Departments remain at the center of the university's educational and research missions, as well as its administrative structure. They serve as the primary home for tenure-track faculty. Duke's seven signature institutes, on the other hand, as well as numerous programs and centers, are places for faculty across disciplines to come together to bring different disciplinary perspectives upon a common research issue, such as global health.
At one point, Nechyba noted that if Duke got rid of all of the departments and made its institutes the new departments, "we would then have to create the Institute of Economics and the Institute of Physics to provide the depth of research we need in those fields."
But the university has changed to better address large complex research and real-world questions that extend beyond any single discipline.
"Since the 1960s, we've seen a liberation of information," Grill said. "As a professor early in my career, it was harder for me to access information (outside my specialty). Faculty naturally gravitated to silos. Now, it's easier to access information and easier to leave the silo."
Grill also noted that outside academe, corporations and other large structures don't worry about disciplinary divisions and build nimble structures that successfully address complex problems.
However, Grill and other faculty members noted that nimbleness isn't a function of any particular structure. He used Case Western as an example, which revitalized its engineering program by dissolving all departments and reconstituting them.
In fact, institutes can ossify as easily as departments, said John Payne of the Fuqua School.
Grill agreed. "We are good at starting things; we're not so good at ending things," he said.
As SSRI director, Nechyba is overseeing a new initiative in Gross Hall that he hopes will showcase how an institute can avoid sclerosis.
"We're trying to create intimate environment -- a Google-like environment -- that can be an incubator for innovation," Nechyba said. "When a project solves a problem, the project will go away.
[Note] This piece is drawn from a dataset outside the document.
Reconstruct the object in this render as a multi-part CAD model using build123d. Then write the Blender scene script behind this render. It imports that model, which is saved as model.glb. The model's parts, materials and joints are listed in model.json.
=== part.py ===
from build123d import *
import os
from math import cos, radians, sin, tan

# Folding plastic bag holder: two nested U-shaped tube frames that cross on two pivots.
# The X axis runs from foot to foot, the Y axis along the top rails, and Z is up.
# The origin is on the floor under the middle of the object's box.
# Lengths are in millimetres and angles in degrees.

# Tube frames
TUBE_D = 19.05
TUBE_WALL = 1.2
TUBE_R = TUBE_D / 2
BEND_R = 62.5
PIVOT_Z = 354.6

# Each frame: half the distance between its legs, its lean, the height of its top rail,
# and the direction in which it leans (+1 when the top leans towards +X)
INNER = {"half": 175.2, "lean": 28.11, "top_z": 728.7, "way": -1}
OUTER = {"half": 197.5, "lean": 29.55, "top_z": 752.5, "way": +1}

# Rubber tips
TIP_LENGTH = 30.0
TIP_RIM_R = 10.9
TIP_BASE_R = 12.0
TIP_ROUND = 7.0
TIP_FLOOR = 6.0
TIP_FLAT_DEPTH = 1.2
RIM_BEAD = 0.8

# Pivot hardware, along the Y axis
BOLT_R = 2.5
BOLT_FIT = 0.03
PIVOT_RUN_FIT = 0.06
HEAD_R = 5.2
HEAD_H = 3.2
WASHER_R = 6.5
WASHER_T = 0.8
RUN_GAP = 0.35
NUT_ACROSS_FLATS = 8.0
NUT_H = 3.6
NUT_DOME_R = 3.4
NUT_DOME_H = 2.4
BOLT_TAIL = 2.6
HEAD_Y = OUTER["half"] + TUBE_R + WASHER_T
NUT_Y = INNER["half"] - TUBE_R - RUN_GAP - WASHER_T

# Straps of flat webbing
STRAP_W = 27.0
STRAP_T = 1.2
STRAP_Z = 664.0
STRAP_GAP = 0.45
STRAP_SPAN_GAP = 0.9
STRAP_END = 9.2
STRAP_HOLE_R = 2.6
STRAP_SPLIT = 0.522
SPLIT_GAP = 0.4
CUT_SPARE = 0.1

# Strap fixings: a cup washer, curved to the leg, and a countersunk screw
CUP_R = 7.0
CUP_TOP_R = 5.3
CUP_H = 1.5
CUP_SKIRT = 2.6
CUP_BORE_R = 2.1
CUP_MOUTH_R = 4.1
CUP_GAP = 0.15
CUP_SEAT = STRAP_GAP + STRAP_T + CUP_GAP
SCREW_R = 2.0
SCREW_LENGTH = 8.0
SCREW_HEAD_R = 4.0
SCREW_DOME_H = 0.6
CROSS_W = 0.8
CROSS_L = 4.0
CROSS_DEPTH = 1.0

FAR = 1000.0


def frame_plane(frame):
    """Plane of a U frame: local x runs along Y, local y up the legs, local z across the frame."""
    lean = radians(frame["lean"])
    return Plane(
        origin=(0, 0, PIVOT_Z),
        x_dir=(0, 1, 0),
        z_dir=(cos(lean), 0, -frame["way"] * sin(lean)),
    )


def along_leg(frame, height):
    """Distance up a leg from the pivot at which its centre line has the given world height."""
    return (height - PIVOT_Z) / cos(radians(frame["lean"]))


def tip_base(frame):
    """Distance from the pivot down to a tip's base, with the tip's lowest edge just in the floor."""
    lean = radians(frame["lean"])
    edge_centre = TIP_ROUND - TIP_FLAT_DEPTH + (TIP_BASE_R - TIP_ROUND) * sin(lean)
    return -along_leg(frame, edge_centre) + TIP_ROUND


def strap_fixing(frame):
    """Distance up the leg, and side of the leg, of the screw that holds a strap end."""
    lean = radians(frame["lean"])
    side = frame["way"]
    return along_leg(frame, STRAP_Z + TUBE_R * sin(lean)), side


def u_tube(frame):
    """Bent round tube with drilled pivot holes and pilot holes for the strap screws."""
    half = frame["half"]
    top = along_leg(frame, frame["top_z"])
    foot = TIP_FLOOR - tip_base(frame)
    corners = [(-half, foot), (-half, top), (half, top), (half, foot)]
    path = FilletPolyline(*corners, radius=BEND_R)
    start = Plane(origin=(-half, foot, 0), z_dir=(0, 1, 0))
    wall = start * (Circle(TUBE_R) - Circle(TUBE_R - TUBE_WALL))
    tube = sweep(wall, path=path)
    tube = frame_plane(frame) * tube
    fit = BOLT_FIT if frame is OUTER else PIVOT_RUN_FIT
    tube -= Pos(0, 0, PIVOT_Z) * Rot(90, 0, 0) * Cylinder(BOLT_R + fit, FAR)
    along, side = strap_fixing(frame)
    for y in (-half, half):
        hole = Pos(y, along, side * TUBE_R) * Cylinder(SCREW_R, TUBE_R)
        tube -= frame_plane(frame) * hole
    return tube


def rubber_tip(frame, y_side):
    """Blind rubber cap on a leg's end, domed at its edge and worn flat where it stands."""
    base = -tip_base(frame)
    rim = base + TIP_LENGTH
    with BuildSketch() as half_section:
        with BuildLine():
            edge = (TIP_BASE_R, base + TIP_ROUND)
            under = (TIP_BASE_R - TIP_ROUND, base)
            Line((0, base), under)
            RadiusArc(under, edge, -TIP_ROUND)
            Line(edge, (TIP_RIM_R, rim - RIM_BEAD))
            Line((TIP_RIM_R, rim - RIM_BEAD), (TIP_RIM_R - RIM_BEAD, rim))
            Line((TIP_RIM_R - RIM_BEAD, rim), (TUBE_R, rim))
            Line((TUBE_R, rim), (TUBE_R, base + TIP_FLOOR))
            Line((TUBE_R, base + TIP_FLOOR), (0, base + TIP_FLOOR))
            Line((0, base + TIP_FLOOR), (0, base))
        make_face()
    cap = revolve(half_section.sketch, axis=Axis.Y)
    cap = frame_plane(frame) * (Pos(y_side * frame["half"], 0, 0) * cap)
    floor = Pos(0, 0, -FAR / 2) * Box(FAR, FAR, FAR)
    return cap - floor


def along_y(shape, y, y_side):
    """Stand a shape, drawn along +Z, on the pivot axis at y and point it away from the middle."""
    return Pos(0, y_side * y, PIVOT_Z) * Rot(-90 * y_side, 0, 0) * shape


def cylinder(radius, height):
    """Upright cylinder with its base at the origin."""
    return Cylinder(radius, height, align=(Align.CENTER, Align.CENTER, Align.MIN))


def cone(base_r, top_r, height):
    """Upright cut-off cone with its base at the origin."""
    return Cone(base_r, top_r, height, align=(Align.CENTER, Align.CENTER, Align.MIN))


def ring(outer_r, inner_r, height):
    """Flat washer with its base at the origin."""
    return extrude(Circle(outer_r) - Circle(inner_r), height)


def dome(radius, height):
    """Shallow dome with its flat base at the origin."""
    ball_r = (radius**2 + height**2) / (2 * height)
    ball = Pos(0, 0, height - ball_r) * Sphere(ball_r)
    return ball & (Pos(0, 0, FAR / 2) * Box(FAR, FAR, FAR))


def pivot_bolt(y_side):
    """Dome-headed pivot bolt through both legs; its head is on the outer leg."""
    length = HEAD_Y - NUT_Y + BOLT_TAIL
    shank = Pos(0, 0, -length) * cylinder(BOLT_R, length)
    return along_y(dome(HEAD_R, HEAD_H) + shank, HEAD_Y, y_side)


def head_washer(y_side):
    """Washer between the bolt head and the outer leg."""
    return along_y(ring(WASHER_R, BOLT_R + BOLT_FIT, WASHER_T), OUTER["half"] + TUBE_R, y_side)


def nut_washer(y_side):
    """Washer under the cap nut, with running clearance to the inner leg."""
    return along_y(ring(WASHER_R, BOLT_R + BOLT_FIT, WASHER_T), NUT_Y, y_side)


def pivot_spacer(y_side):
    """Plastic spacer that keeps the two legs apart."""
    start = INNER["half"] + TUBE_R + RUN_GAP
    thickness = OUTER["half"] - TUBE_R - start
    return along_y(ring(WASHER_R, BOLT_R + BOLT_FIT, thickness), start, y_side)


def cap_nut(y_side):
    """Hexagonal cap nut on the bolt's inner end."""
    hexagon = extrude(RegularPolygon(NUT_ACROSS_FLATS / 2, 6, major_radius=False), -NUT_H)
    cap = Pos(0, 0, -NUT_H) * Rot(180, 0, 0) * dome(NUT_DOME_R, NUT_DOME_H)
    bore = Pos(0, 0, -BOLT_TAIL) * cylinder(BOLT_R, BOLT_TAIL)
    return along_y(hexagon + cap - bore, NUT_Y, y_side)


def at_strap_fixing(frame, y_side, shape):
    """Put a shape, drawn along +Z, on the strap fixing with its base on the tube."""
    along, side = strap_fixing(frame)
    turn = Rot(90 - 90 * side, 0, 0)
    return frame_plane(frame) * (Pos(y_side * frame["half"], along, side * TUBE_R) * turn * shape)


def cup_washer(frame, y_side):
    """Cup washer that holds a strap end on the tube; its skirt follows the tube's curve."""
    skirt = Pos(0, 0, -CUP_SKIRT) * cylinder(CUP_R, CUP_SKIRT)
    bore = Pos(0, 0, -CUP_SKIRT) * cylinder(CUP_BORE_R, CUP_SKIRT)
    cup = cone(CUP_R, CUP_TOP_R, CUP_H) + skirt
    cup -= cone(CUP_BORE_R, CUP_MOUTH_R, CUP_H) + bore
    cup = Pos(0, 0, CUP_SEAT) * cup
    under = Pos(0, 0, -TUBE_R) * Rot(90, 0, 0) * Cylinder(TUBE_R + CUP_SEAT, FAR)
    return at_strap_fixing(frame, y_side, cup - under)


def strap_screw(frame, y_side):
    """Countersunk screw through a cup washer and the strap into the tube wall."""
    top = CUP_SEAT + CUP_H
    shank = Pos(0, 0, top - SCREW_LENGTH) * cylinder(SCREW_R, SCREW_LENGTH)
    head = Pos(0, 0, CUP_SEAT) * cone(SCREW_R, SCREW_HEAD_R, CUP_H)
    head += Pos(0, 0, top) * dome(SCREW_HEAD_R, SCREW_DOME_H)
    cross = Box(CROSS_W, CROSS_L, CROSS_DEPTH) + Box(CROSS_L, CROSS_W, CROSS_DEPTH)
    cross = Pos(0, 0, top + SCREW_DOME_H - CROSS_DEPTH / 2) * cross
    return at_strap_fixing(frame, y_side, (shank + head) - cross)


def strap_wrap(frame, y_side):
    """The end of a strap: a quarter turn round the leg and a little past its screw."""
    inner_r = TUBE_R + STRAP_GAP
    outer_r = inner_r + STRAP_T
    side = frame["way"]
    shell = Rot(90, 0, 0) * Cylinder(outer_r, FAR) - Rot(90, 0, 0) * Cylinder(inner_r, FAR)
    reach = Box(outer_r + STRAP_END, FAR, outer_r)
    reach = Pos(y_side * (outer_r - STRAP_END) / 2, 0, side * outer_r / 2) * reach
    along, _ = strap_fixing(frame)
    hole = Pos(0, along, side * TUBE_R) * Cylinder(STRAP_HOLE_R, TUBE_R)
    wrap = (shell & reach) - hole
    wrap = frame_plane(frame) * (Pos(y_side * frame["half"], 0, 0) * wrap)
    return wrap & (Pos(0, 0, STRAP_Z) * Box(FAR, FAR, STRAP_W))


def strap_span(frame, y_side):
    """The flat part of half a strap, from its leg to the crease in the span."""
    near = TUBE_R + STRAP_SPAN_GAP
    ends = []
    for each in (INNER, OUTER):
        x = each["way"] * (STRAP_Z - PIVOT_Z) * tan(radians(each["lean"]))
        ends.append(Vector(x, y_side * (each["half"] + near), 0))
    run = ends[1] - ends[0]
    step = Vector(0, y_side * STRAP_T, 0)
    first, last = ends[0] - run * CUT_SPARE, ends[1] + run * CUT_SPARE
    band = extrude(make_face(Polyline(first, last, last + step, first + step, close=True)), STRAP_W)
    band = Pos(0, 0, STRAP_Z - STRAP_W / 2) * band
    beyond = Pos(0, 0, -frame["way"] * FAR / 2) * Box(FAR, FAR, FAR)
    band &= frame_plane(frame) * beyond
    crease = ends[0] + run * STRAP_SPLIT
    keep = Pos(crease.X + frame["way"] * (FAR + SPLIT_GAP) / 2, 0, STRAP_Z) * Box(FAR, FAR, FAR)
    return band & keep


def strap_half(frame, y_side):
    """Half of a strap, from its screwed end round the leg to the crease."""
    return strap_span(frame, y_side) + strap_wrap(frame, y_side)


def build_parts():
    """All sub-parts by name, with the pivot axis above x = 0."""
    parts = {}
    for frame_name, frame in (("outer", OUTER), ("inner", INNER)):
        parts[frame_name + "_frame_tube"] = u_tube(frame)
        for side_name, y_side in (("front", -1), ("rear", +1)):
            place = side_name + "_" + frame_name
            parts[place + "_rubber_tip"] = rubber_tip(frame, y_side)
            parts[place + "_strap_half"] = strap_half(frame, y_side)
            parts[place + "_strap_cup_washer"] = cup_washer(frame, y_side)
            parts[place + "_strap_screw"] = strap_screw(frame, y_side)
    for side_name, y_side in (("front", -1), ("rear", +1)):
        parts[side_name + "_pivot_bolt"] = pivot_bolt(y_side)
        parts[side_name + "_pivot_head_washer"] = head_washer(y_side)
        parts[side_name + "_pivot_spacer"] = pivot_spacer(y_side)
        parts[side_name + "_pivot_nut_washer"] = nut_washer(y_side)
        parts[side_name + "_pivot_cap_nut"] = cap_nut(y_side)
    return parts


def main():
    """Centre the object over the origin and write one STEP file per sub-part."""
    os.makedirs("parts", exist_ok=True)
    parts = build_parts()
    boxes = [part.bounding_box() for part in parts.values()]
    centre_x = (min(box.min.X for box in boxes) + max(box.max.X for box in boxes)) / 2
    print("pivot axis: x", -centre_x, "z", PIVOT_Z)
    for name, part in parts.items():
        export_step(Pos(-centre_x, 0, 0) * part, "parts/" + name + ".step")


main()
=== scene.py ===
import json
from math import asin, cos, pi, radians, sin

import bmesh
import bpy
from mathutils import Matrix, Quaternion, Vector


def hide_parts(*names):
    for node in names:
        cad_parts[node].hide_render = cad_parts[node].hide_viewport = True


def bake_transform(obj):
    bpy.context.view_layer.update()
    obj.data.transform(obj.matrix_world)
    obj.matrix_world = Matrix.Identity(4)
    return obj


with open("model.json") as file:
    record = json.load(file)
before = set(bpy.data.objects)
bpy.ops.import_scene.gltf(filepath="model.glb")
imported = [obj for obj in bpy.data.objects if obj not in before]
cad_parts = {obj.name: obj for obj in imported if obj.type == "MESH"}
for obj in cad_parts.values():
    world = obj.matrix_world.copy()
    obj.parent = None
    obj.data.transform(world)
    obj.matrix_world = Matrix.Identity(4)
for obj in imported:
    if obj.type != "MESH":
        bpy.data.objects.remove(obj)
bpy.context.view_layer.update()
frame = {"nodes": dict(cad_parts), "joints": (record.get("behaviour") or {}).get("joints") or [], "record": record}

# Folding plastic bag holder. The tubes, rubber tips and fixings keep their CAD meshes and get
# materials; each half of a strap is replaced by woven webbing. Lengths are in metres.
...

And in the process of solving problem, ideas for new projects will come, without the need for new initiative or new center. We want to get out of mindset that everything worthwhile has to have a center or institute associated with it."
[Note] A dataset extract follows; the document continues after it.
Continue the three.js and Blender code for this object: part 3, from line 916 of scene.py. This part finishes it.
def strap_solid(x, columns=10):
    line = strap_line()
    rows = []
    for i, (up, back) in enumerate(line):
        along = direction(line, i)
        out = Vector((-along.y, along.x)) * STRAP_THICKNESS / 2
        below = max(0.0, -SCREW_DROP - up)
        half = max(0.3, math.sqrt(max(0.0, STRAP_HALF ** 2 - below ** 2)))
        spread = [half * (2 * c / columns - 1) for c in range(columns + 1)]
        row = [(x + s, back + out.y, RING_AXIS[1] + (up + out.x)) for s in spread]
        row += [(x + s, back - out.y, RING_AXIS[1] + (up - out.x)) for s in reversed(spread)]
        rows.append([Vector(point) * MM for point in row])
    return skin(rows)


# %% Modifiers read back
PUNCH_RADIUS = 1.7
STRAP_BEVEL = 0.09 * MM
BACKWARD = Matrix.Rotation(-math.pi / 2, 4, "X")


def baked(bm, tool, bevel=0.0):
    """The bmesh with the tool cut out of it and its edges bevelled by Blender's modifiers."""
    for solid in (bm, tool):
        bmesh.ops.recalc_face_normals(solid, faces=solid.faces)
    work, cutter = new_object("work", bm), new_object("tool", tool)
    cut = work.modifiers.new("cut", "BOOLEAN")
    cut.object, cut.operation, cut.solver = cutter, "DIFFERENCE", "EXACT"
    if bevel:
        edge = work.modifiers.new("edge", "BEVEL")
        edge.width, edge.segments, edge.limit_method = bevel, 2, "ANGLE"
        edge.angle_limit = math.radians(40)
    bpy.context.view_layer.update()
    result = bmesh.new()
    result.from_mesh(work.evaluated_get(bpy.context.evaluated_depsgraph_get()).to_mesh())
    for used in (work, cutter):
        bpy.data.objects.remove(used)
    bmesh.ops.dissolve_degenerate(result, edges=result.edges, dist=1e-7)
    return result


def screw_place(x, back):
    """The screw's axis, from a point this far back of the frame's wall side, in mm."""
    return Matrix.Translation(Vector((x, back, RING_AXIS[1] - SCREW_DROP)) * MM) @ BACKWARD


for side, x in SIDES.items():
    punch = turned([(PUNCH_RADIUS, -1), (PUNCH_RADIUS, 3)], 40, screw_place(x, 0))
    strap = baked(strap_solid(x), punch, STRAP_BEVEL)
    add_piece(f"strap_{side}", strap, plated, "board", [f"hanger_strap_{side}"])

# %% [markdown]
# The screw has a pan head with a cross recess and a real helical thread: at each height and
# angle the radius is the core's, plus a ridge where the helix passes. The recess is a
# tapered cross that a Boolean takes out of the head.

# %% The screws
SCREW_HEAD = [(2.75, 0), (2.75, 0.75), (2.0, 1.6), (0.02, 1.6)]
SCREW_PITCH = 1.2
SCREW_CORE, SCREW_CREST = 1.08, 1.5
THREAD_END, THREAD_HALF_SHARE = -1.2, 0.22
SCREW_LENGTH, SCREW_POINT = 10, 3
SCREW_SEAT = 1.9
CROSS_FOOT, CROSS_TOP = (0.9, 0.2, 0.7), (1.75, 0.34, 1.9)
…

The changing structure also has implications for the classroom and faculty governance that haven't been completely resolved. Tang said the same need to address real-world issues that promoted interdisciplinary institutes also led to a growth of professors of the practice and other non-tenure track regular faculty.
However, he said, these scholars need new university policies to help develop their teaching and research careers.
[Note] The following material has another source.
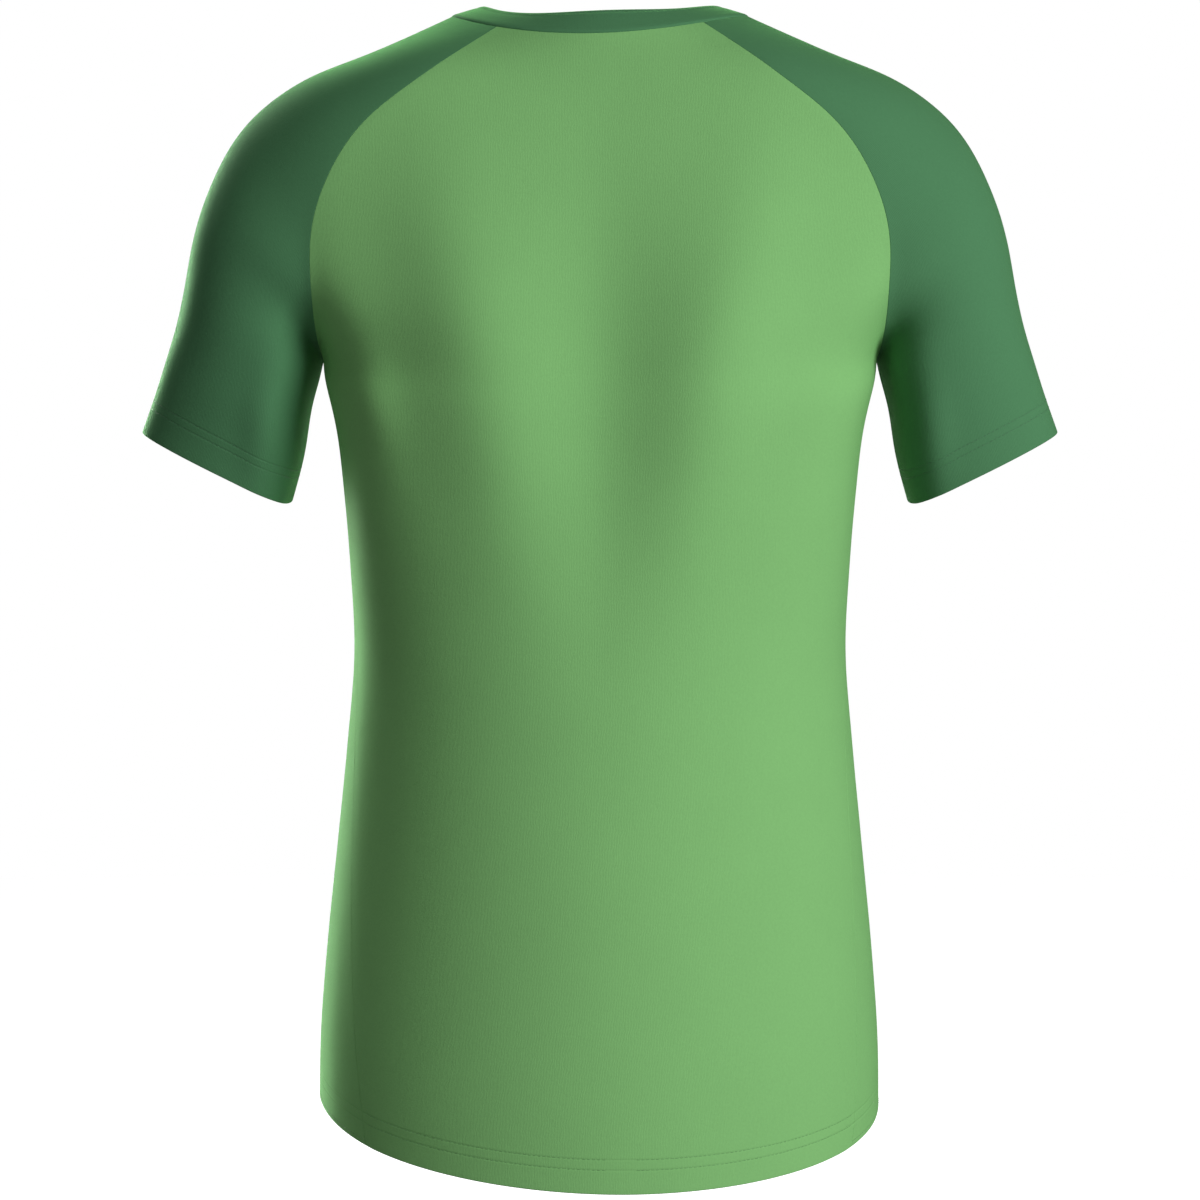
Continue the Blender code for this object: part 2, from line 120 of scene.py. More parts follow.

The conversation returned regularly to the sciences and quantitative sciences, and several faculty asked where humanities fit into the issue. Jan Ewald of history noted that her department has changed significantly since she arrived at Duke without breaking up into centers or institutes. Unlike in the sciences, she said there was no sense that knowledge in history has "exploded" in new fields.
Yet, Nechyba said there is an essential role for the humanities in a university built on team-teaching and multi-disciplinary learning.
"If we are to address a real-world problem, it would be shocking if we didn't look to history as being part of it," he said. "This creates a need for us to figure out how to work together. It also means if one of your students is going to be on a team where some of the work is highly quantitative, we have to find out a way for them to be able to have quantitative conversations. It's an educational challenge."
The second Council Conversation is set for the Feb. 21 council meeting and will focus on teaching and learning. The third event will explore the future of the professoriate at the May 9 council meeting.